Usai menelan sabu tersebut, tambah dia, rekan terdakwa bernama Adam meninggal dunia pada Sabtu tanggal 15 Juni 2024 sekira Pukul 12.16 WIB di Rumah Sakit Bhayangkara Polda Lampung.
“Pengakuan korban sebelum meninggal pada saat penangkalan bahwa dirinya disuruh terdakwa menelan sabu yang mengakibatkan korban meninggal dunia. Namun itu dibantah terdakwa dalam persidangan baik disuruh menelan sabu maupun sabu tersebut rencana akan dijual lagi,” katanya.
Ia menambahkan hasil pemeriksaan tes urine oleh kepolisian bahwa terdakwa dinyatakan positif menggunakan narkotika, namun dalam persidangan jaksa justru tidak melampirkan barang bukti hasil tes urine. Selain itu, mengenai kematian rekan terdakwa juga tidak didukung dengan hasil autopsi serta tidak dilakukan upaya untuk mengeluarkan plastik yang berisi narkotika jenis sabu yang berada di dalam tubuh setelah korban dinyatakan meninggal dunia.
“Jadi ini ada kejanggalan apakah benar rekan terdakwa meninggal karena menelan sabu atau ada hal yang lainnya karena tidak didukung dengan autopsi. Jadi berdasarkan barang bukti tersebut sudah jelas jika terdakwa hanyalah pengguna narkotika jenis sabu. Hal ini dapat dilihat dari jumlah barang bukti narkotika serta adanya seperangkat alat hisap yang ditemukan pihak kepolisian,” katanya lagi.
Sementara itu, Supri selaku paman korban yang merupakan rekan terdakwa berdasarkan BAP mengaku bahwa keponakan nya meninggal akibat dipaksa oleh terdakwa untuk menelan sabu saat sebelum diberhentikan oleh kepolisian.
Saat itu, katanya, keduanya menggunakan mobil dari Tegineneng usai mengambil sabu. Namun saat diberhentikan polisi keponakan nya tersebut dipaksa untuk menelan sabu.
“Di mobil itu hanya ada mereka berdua. Sebelum Adam meninggal katanya dia dipaksa menelan sabu,” katanya.

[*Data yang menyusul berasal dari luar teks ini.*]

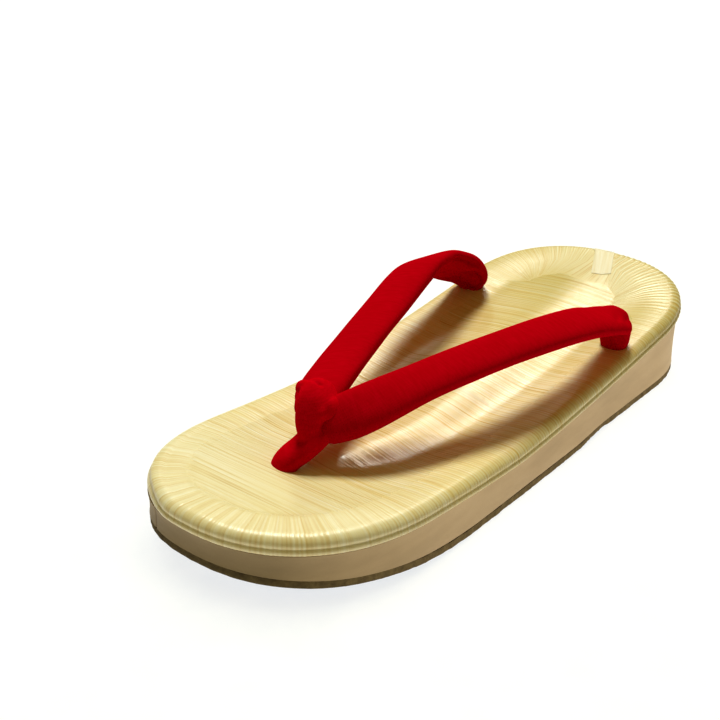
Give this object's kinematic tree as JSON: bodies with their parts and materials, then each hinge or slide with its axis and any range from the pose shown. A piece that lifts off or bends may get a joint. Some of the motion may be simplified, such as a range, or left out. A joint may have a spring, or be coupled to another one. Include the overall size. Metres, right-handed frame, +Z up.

Dari fakta persidangan, peristiwa tersebut terjadi pada Sabtu tanggal 15 Juni 2024 Pukul 00.30 WIB di Jalan Lintas Sumatera, Desa Bumi Agung, Kecamatan Tegineneng, Kabupaten Pesawaran. Pada saat dilakukan penggeledahan, polisi mengamankan barang bukti berupa satu unit ponsel dan satu unit mobil yang dikendarai terdakwa.
Saat penangkapan, polisi kembali mengembangkan ke rumah terdakwa dan ditemukan sisa pakai sabu sebanyak 0,06 gram, alat hisap sabu, bekas plastik sabu, dan satu biah timbangan digital. (Ijal).